Collected material:
## begin

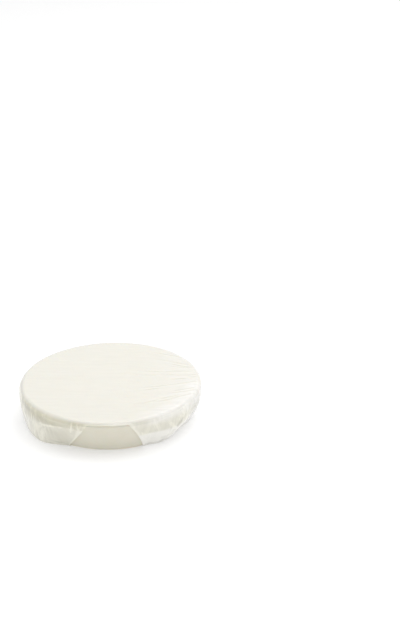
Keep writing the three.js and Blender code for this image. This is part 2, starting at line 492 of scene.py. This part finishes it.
def soap_material():
    """Milled soap: a satin cream with soft mottling, fine grain, and a few small pits."""
    material, shader = principled("cream_soap")
    nodes, links = material.node_tree.nodes, material.node_tree.links
    shader.inputs["Subsurface Weight"].default_value = 0.3
    shader.inputs["Subsurface Radius"].default_value = (1.0, 0.7, 0.4)
    shader.inputs["Subsurface Scale"].default_value = 0.002
    shader.inputs["Specular IOR Level"].default_value = 0.4

    place = nodes.new("ShaderNodeTexCoord").outputs["Object"]

    def noise(scale, detail, roughness=0.5):
        made = nodes.new("ShaderNodeTexNoise")
        made.inputs["Scale"].default_value = scale
        made.inputs["Detail"].default_value = detail
        made.inputs["Roughness"].default_value = roughness
        links.new(place, made.inputs["Vector"])
        return made.outputs["Fac"]

    def ramp(source, low, high, first, second):
        made = nodes.new("ShaderNodeMapRange")
        made.inputs["From Min"].default_value = low
        made.inputs["From Max"].default_value = high
        made.inputs["To Min"].default_value = first
        made.inputs["To Max"].default_value = second
        links.new(source, made.inputs["Value"])
        return made.outputs["Result"]

    mottle = nodes.new("ShaderNodeMix")
    mottle.data_type = "RGBA"
    mottle.inputs["A"].default_value = (0.735, 0.705, 0.592, 1)
    mottle.inputs["B"].default_value = (0.765, 0.738, 0.630, 1)
    links.new(ramp(noise(110, 6, 0.65), 0.3, 0.7, 0, 1), mottle.inputs["Factor"])
    links.new(mottle.outputs["Result"], shader.inputs["Base Color"])
    links.new(ramp(noise(900, 3), 0.3, 0.7, 0.42, 0.58), shader.inputs["Roughness"])

    pits = nodes.new("ShaderNodeTexVoronoi")
    pits.inputs["Scale"].default_value = 260
    links.new(place, pits.inputs["Vector"])
    pit_depth = ramp(pits.outputs["Distance"], 0.02, 0.13, 0, 1)
    here = ramp(noise(420, 1), 0.56, 0.60, 1, 0)
    dents = nodes.new("ShaderNodeMath")
    dents.operation = "MAXIMUM"
    links.new(pit_depth, dents.inputs[0])
    links.new(here, dents.inputs[1])

    def bump(height, strength, distance, below=None):
        made = nodes.new("ShaderNodeBump")
        made.inputs["Strength"].default_value = strength
        made.inputs["Distance"].default_value = distance
        links.new(height, made.inputs["Height"])
        if below is not None:
            links.new(below, made.inputs["Normal"])
        return made.outputs["Normal"]

    grain = bump(noise(2600, 3), 0.25, 0.00006)
    links.new(bump(dents.outputs[0], 0.8, 0.00012, grain), shader.inputs["Normal"])
    return material


def film_material():
    """Shrink film: clear where it clings, hazy where it is milky or seen at a slant, and glossy."""
    material = bpy.data.materials.new("clear_film")
    material.use_nodes = True
    nodes, links = material.node_tree.nodes, material.node_tree.links
    nodes.clear()

    def node(kind, **values):
        made = nodes.new(kind)
        for name, value in values.items():
            made.inputs[name].default_value = value
        return made

    def on_points(name):
        made = nodes.new("ShaderNodeAttribute")
        made.attribute_name = name
        return made.outputs["Fac"]

    def math_node(operation, *values):
        made = nodes.new("ShaderNodeMath")
        made.operation = operation
        for socket, value in zip(made.inputs, values):
            if isinstance(value, (int, float)):
                socket.default_value = value
            else:
                links.new(value, socket)
        return made.outputs[0]

    def mix(share, first, second):
        made = nodes.new("ShaderNodeMixShader")
        links.new(share, made.inputs[0])
        links.new(first.outputs[0], made.inputs[1])
        links.new(second.outputs[0], made.inputs[2])
        return made

    facing = node("ShaderNodeLayerWeight", Blend=0.5).outputs["Facing"]
    fold_shine = math_node("ADD", on_points("shine"), 0.035)
    mirror_share = math_node("MULTIPLY_ADD", math_node("POWER", facing, 5.0), 0.7, fold_shine)
    along_film = math_node("MULTIPLY_ADD", math_node("POWER", facing, 3.0), 0.45, 0.02)
    # milk is mostly the film's haze, but also carries a painted highlight along the rim and painted shade
    # in the crease valleys
    haze_share = math_node("MULTIPLY_ADD", on_points("milk"), 0.97, along_film)

    tint = nodes.new("ShaderNodeMix")
    tint.data_type = "RGBA"
    tint.inputs["A"].default_value = (0.98, 0.972, 0.96, 1)
    tint.inputs["B"].default_value = (0.93, 0.905, 0.76, 1)
    # warmth likewise carries the whiter painted rim highlight and the warmer painted shade in the crease
    # valleys
    links.new(on_points("warmth"), tint.inputs["Factor"])
    front = node("ShaderNodeBsdfDiffuse")
    through = node("ShaderNodeBsdfTranslucent")
    for shader in (front, through):
        links.new(tint.outputs["Result"], shader.inputs["Color"])
    haze = node("ShaderNodeMixShader", Fac=0.06)
    links.new(front.outputs[0], haze.inputs[1])
    links.new(through.outputs[0], haze.inputs[2])

    clear = node("ShaderNodeBsdfTransparent", Color=(0.985, 0.99, 0.985, 1))
    gloss = node("ShaderNodeBsdfGlossy", Roughness=0.12)
    surface = mix(mirror_share, mix(haze_share, clear, haze), gloss)
    output = nodes.new("ShaderNodeOutputMaterial")
    links.new(surface.outputs[0], output.inputs["Surface"])
    return material


# ---------------------------------------------------------------- the cake
def arc(centre_radius, centre_z, size, degrees):
    """Points (radius, z) of a round in the cake's outline."""
    return [
        (centre_radius + size * math.cos(angle), centre_z + size * math.sin(angle))
        for angle in np.radians(degrees)
    ]


def straight(start, end, shares):
    """Points (radius, z) of a straight stretch of the cake's outline."""
    return [
        (start[0] + (end[0] - start[0]) * share, start[1] + (end[1] - start[1]) * share)
        for share in shares
    ]


def cake_outline():
    """(radius, z) from near the middle of the underside, out and up, to near the middle of the top."""
    foot_centre = (BASE_RADIUS - CAKE_FOOT_ROUND, CAKE_BOTTOM + CAKE_FOOT_ROUND)
    rim_centre = (RIM_RADIUS - CAKE_RIM_ROUND, CAKE_TOP - CAKE_RIM_ROUND)
    outline = [(radius, CAKE_BOTTOM) for radius in np.linspace(CAKE_MIDDLE, foot_centre[0], 26)]
    outline += arc(*foot_centre, CAKE_FOOT_ROUND, np.linspace(-80, 0, 8))
    outline += straight(outline[-1], (RIM_RADIUS, rim_centre[1]), np.linspace(0, 1, 30)[1:])
    outline += arc(*rim_centre, CAKE_RIM_ROUND, np.linspace(0, 90, 14)[1:])
    outline += [(radius, CAKE_TOP) for radius in np.linspace(rim_centre[0], CAKE_MIDDLE, 50)[1:]]
    return outline


def cake_piece():
    """The cake as rings about its axis, closed by a fan of faces in the underside and in the top."""
    outline = cake_outline()
    angles = np.linspace(0, 2 * np.pi, CAKE_SEGMENTS + 1)[:-1]
    vertices = [(r * math.cos(a), r * math.sin(a), z) for r, z in outline for a in angles]
    bottom, top = len(vertices), len(vertices) + 1
    vertices += [(0, 0, CAKE_BOTTOM), (0, 0, CAKE_TOP)]
    last = (len(outline) - 1) * CAKE_SEGMENTS
    faces = []
    for low in range(0, last, CAKE_SEGMENTS):
        high = low + CAKE_SEGMENTS
        for step in range(CAKE_SEGMENTS):
            following = (step + 1) % CAKE_SEGMENTS
            faces.append((low + step, low + following, high + following, high + step))
    for step in range(CAKE_SEGMENTS):
        following = (step + 1) % CAKE_SEGMENTS
        faces.append((bottom, following, step))
        faces.append((top, last + step, last + following))
    return mesh_object("soap_cake_body", vertices, faces, soap_material())


cake = cake_piece()
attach(cake, "root")
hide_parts("soap_cake")

smooth_film = film_grid()
film_points = settled(smooth_film, SETTLE_ROUNDS)
film = mesh_object("film_sleeve", film_points.reshape(-1, 3), grid_faces(AROUND, ALONG), film_material())
# the milk and warmth numbers include painted shade in the crease valleys and a painted highlight along
# the rim
for name, values in zip(("milk", "warmth", "shine"), film_look(smooth_film, film_points)):
    store_on_points(film, name, values)
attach(film, "root")
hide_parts("shrink_film")


# ---------------------------------------------------------------- floor, light and camera
def floor_piece():
    """A plain white floor. It gives off a little light of its own, like a light table."""
    reach = 3000
    material, shader = principled("pale_floor")
    shader.inputs["Base Color"].default_value = (0.62, 0.62, 0.62, 1)
    shader.inputs["Roughness"].default_value = 0.9
    shader.inputs["Emission Color"].default_value = (1, 1, 1, 1)
    shader.inputs["Emission Strength"].default_value = 0.38
    floor = mesh_object(
        "floor",
        [
            (-reach, -reach, FLOOR_Z),
            (reach, -reach, FLOOR_Z),
            (reach, reach, FLOOR_Z),
            (-reach, reach, FLOOR_Z),
        ],
        [(0, 1, 2, 3)],
        material,
    )


def area_light(name, place, size, watts):
    """A square lamp that faces the puck. Its place and size are in metres."""
    data = bpy.data.lights.new(name, "AREA")
    data.shape = "SQUARE"
    data.size = size
    data.energy = watts
    lamp = bpy.data.objects.new(name, data)
    lamp.location = place
    lamp.rotation_euler = (-Vector(place)).to_track_quat("-Z", "Y").to_euler()
    bpy.context.collection.objects.link(lamp)


floor_piece()
world = bpy.data.worlds.new("studio")
bpy.context.scene.world = world
world.use_nodes = True
world.node_tree.nodes["Background"].inputs["Color"].default_value = (1, 1, 1, 1)
world.node_tree.nodes["Background"].inputs["Strength"].default_value = 0.42
area_light("overhead", (0.20, 0.12, 1.0), 1.4, 12.9)
area_light("side", (0.90, -0.42, 0.18), 0.8, 1.15)
area_light("fill", (-0.9, -0.15, 0.36), 0.8, 1.3)

CAMERA_PITCH = math.radians(24.74)
CAMERA_ROLL = math.radians(-0.71)
CAMERA_PLACE = (1.001, -17.669, 9.430)  # in rim radii, from the middle of the cake's underside
FRAME_HEIGHT = 617
FOCAL_LENGTH = 1790  # in the same units as the frame's height
camera_data = bpy.data.cameras.new("camera")
camera_data.sensor_width = 36
camera_data.lens = FOCAL_LENGTH / FRAME_HEIGHT * camera_data.sensor_width
camera_data.clip_end = 20
camera = bpy.data.objects.new("camera", camera_data)
camera.location = np.array(CAMERA_PLACE) * RIM_RADIUS * MM + np.array([0, 0, CAKE_BOTTOM * MM])
turned = Matrix.Rotation(math.pi / 2 - CAMERA_PITCH, 3, "X") @ Matrix.Rotation(CAMERA_ROLL, 3, "Z")
camera.rotation_euler = turned.to_euler()
bpy.context.collection.objects.link(camera)
bpy.context.scene.camera = camera
bpy.context.scene.view_settings.view_transform = "Standard"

## end

Exercise:
Exactly repeat the lines running from the top of the listing to the line bearing "links.new(here, dents.inputs[1])", both of those lines included, and only them.

Reply:
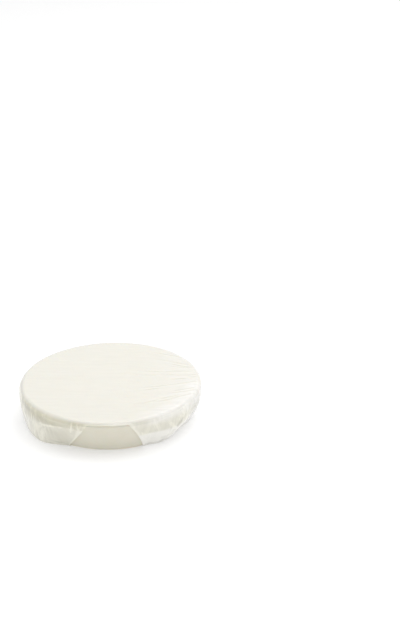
Keep writing the three.js and Blender code for this image. This is part 2, starting at line 492 of scene.py. This part finishes it.
def soap_material():
    """Milled soap: a satin cream with soft mottling, fine grain, and a few small pits."""
    material, shader = principled("cream_soap")
    nodes, links = material.node_tree.nodes, material.node_tree.links
    shader.inputs["Subsurface Weight"].default_value = 0.3
    shader.inputs["Subsurface Radius"].default_value = (1.0, 0.7, 0.4)
    shader.inputs["Subsurface Scale"].default_value = 0.002
    shader.inputs["Specular IOR Level"].default_value = 0.4

    place = nodes.new("ShaderNodeTexCoord").outputs["Object"]

    def noise(scale, detail, roughness=0.5):
        made = nodes.new("ShaderNodeTexNoise")
        made.inputs["Scale"].default_value = scale
        made.inputs["Detail"].default_value = detail
        made.inputs["Roughness"].default_value = roughness
        links.new(place, made.inputs["Vector"])
        return made.outputs["Fac"]

    def ramp(source, low, high, first, second):
        made = nodes.new("ShaderNodeMapRange")
        made.inputs["From Min"].default_value = low
        made.inputs["From Max"].default_value = high
        made.inputs["To Min"].default_value = first
        made.inputs["To Max"].default_value = second
        links.new(source, made.inputs["Value"])
        return made.outputs["Result"]

    mottle = nodes.new("ShaderNodeMix")
    mottle.data_type = "RGBA"
    mottle.inputs["A"].default_value = (0.735, 0.705, 0.592, 1)
    mottle.inputs["B"].default_value = (0.765, 0.738, 0.630, 1)
    links.new(ramp(noise(110, 6, 0.65), 0.3, 0.7, 0, 1), mottle.inputs["Factor"])
    links.new(mottle.outputs["Result"], shader.inputs["Base Color"])
    links.new(ramp(noise(900, 3), 0.3, 0.7, 0.42, 0.58), shader.inputs["Roughness"])

    pits = nodes.new("ShaderNodeTexVoronoi")
    pits.inputs["Scale"].default_value = 260
    links.new(place, pits.inputs["Vector"])
    pit_depth = ramp(pits.outputs["Distance"], 0.02, 0.13, 0, 1)
    here = ramp(noise(420, 1), 0.56, 0.60, 1, 0)
    dents = nodes.new("ShaderNodeMath")
    dents.operation = "MAXIMUM"
    links.new(pit_depth, dents.inputs[0])
    links.new(here, dents.inputs[1])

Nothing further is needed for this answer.